_ENTRIES PROVIDED_.
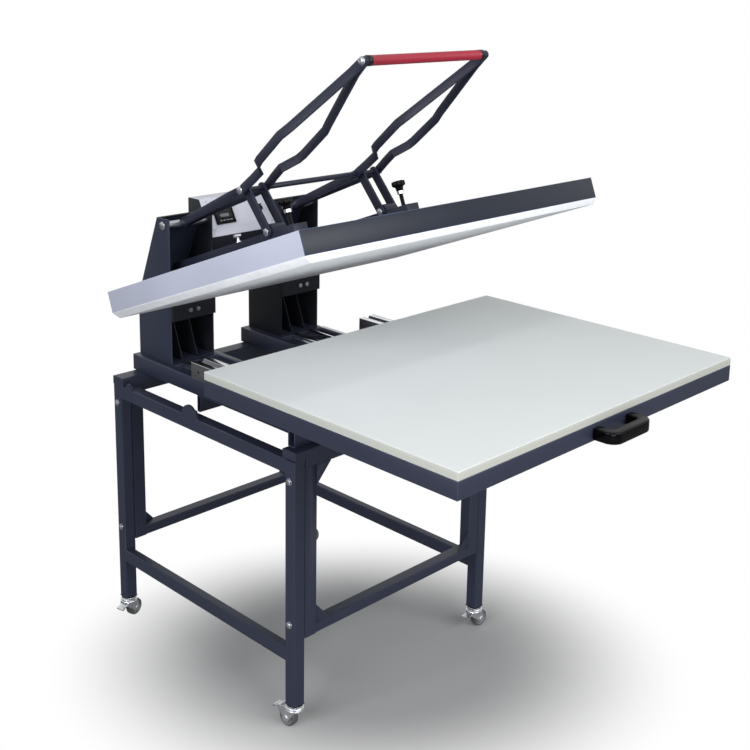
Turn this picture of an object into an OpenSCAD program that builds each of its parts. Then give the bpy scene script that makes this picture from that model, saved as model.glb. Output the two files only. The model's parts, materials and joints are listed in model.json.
--
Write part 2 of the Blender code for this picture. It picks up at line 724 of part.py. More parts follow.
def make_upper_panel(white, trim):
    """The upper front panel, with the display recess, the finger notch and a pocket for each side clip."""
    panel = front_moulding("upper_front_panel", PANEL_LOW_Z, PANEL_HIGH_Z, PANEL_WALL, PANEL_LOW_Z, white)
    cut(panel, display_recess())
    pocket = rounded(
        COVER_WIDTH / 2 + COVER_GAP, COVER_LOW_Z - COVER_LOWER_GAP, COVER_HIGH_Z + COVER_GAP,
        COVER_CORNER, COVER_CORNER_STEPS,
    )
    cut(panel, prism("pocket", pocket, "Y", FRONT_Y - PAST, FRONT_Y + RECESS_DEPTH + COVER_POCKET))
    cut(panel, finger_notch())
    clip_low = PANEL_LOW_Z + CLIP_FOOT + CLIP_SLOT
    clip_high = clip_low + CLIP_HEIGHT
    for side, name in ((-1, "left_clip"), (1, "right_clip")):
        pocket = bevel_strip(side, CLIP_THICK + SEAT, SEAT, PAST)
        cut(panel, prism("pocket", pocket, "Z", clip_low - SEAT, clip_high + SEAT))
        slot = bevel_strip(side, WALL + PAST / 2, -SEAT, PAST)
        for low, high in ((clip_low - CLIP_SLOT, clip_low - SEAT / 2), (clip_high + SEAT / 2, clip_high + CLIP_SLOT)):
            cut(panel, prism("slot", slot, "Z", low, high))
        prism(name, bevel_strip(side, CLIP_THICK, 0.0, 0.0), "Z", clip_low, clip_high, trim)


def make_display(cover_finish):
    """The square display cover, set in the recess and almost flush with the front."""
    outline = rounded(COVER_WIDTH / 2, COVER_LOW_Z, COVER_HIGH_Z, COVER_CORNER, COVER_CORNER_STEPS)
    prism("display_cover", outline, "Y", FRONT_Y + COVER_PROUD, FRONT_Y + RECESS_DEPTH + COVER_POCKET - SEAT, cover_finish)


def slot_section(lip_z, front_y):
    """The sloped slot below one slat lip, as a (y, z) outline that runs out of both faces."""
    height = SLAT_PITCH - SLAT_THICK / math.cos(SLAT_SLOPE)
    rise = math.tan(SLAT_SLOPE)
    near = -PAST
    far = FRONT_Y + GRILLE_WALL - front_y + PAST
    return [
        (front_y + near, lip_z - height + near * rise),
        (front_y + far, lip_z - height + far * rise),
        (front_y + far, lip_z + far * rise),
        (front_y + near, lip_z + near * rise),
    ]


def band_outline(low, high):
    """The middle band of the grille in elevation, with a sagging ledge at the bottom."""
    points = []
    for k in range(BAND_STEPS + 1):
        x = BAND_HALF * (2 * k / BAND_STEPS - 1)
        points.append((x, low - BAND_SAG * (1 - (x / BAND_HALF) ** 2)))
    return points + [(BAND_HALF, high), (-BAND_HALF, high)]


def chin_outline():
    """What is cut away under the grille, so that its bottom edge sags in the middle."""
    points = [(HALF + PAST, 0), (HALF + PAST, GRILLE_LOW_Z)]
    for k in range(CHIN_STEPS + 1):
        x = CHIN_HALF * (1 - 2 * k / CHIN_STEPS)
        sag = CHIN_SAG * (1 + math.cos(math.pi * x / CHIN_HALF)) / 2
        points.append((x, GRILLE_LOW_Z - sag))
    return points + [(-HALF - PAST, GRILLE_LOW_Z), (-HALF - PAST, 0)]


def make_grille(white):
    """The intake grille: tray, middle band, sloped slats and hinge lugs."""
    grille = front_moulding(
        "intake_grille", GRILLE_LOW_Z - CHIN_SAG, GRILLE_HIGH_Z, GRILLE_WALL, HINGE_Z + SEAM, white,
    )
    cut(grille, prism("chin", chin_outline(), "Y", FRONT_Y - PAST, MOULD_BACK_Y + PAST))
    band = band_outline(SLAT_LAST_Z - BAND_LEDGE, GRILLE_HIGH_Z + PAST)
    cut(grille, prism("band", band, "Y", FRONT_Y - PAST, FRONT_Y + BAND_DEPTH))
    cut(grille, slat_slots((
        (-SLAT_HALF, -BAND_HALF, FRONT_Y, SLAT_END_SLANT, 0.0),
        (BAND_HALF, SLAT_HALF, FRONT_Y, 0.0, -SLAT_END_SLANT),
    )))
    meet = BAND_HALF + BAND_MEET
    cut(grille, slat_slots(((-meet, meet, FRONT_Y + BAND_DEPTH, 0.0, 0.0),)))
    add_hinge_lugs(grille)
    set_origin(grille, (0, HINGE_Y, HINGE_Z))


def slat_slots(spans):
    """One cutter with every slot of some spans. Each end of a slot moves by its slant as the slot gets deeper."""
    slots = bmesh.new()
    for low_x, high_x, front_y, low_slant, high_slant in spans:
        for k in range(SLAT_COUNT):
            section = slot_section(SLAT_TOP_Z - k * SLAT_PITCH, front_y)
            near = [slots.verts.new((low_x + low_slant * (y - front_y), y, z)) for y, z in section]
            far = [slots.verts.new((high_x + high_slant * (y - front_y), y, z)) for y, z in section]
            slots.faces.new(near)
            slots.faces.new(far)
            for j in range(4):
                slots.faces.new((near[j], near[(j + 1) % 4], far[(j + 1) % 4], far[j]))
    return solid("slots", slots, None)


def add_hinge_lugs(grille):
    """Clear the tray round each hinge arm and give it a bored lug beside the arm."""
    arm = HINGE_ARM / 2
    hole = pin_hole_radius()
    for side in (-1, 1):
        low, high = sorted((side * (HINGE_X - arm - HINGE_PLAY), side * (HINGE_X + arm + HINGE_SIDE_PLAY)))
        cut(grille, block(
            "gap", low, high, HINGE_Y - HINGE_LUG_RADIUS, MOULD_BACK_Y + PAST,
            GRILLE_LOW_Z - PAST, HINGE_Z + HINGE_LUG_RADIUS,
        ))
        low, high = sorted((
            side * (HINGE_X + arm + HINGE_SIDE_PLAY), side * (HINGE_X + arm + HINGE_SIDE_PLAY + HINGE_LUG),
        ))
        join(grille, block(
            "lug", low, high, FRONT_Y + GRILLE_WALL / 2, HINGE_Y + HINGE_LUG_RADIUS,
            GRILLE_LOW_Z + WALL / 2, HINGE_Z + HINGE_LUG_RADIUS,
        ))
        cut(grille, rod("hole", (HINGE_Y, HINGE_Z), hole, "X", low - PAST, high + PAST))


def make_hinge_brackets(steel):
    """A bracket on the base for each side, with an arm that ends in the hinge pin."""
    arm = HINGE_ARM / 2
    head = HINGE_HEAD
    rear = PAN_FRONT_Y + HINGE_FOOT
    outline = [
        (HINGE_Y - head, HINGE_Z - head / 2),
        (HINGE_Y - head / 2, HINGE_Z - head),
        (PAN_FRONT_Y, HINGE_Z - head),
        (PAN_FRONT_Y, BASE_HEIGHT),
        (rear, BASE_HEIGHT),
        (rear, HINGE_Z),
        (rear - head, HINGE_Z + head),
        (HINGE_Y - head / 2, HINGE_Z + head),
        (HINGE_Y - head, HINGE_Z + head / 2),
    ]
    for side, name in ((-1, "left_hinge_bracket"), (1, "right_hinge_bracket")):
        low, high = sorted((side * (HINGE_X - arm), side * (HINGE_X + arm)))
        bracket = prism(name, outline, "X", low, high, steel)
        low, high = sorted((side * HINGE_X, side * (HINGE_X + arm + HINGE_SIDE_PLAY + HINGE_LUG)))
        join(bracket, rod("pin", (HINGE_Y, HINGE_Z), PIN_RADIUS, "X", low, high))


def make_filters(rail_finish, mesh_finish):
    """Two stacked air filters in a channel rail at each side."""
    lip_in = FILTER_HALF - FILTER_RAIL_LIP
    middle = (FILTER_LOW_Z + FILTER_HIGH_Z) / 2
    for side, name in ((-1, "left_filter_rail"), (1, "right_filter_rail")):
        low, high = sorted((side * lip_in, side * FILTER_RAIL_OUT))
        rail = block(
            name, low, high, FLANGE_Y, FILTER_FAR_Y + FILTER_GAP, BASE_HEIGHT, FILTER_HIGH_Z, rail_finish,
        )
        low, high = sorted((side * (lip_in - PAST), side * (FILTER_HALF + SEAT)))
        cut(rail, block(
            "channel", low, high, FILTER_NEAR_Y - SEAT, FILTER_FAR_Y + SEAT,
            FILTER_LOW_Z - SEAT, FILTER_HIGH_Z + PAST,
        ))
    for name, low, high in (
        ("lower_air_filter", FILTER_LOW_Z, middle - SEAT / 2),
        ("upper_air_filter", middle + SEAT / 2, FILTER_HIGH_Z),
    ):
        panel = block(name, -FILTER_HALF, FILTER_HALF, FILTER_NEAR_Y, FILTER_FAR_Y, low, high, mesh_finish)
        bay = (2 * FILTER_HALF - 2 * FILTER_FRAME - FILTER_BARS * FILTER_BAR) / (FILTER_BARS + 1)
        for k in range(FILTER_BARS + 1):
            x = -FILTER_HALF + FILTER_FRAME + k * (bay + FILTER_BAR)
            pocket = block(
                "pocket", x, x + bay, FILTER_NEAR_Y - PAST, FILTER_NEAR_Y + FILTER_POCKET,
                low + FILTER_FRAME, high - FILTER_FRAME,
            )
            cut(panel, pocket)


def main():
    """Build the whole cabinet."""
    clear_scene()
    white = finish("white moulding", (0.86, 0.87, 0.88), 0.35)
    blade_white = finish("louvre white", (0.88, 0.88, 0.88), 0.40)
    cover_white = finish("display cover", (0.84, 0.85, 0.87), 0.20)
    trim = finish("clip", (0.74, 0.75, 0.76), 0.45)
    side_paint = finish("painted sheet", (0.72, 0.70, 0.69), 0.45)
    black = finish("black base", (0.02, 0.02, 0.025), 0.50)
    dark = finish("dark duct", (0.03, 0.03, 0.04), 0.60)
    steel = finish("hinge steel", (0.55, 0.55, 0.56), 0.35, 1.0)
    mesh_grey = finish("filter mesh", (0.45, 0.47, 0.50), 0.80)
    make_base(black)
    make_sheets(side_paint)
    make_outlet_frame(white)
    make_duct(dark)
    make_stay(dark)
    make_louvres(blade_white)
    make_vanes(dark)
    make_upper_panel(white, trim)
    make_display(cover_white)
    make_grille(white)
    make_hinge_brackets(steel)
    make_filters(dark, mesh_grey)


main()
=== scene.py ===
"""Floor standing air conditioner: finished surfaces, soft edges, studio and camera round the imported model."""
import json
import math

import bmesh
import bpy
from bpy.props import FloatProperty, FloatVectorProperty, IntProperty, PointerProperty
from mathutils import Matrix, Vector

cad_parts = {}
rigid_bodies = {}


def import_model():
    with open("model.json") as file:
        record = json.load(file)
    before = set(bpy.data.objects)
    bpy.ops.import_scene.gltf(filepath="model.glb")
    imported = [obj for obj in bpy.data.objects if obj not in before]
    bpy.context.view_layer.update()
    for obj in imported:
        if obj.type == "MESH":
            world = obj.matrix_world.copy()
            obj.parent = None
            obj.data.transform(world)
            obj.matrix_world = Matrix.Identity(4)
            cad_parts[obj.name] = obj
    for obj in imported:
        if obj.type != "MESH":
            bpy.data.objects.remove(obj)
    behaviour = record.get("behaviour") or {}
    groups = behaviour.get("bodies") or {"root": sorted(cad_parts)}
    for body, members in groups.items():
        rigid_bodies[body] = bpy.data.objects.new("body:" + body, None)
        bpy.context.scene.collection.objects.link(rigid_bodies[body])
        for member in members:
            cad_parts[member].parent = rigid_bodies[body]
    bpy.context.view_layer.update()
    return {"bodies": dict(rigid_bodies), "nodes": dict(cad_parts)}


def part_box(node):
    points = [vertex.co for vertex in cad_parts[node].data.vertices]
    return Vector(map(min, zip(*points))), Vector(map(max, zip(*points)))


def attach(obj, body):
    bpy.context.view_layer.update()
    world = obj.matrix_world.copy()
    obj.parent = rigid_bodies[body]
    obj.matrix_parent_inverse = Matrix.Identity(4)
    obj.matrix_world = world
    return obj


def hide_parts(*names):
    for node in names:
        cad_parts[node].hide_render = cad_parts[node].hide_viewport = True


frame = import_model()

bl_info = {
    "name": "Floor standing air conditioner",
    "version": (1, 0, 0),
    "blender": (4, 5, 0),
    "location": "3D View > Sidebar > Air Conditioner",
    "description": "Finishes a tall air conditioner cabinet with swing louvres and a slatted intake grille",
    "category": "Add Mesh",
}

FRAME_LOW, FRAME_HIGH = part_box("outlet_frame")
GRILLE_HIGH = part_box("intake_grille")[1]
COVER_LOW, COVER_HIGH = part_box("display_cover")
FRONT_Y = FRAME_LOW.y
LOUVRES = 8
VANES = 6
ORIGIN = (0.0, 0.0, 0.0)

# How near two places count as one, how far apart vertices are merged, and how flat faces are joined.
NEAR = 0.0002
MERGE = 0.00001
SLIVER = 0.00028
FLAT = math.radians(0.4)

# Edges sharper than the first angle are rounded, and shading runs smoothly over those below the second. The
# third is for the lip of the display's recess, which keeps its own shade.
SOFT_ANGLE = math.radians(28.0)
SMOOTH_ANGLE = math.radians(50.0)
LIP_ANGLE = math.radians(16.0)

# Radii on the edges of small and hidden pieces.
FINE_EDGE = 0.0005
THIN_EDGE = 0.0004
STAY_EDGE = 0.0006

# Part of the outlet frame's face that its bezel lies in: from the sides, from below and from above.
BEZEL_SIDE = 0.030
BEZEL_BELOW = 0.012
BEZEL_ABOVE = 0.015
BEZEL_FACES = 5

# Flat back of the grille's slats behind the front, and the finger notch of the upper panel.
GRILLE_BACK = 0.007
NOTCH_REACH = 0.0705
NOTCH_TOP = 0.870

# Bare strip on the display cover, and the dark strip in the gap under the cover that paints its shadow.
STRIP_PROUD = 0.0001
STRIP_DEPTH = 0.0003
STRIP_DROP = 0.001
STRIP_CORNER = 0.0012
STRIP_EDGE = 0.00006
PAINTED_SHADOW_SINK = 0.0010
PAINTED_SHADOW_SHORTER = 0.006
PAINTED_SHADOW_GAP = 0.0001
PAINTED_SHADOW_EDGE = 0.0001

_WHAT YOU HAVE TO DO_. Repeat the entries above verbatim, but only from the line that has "make_outlet_frame(white)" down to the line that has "for body, members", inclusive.

_ANSWER FOR THIS EXERCISE_.
    make_outlet_frame(white)
    make_duct(dark)
    make_stay(dark)
    make_louvres(blade_white)
    make_vanes(dark)
    make_upper_panel(white, trim)
    make_display(cover_white)
    make_grille(white)
    make_hinge_brackets(steel)
    make_filters(dark, mesh_grey)


main()
=== scene.py ===
"""Floor standing air conditioner: finished surfaces, soft edges, studio and camera round the imported model."""
import json
import math

import bmesh
import bpy
from bpy.props import FloatProperty, FloatVectorProperty, IntProperty, PointerProperty
from mathutils import Matrix, Vector

cad_parts = {}
rigid_bodies = {}


def import_model():
    with open("model.json") as file:
        record = json.load(file)
    before = set(bpy.data.objects)
    bpy.ops.import_scene.gltf(filepath="model.glb")
    imported = [obj for obj in bpy.data.objects if obj not in before]
    bpy.context.view_layer.update()
    for obj in imported:
        if obj.type == "MESH":
            world = obj.matrix_world.copy()
            obj.parent = None
            obj.data.transform(world)
            obj.matrix_world = Matrix.Identity(4)
            cad_parts[obj.name] = obj
    for obj in imported:
        if obj.type != "MESH":
            bpy.data.objects.remove(obj)
    behaviour = record.get("behaviour") or {}
    groups = behaviour.get("bodies") or {"root": sorted(cad_parts)}
    for body, members in groups.items():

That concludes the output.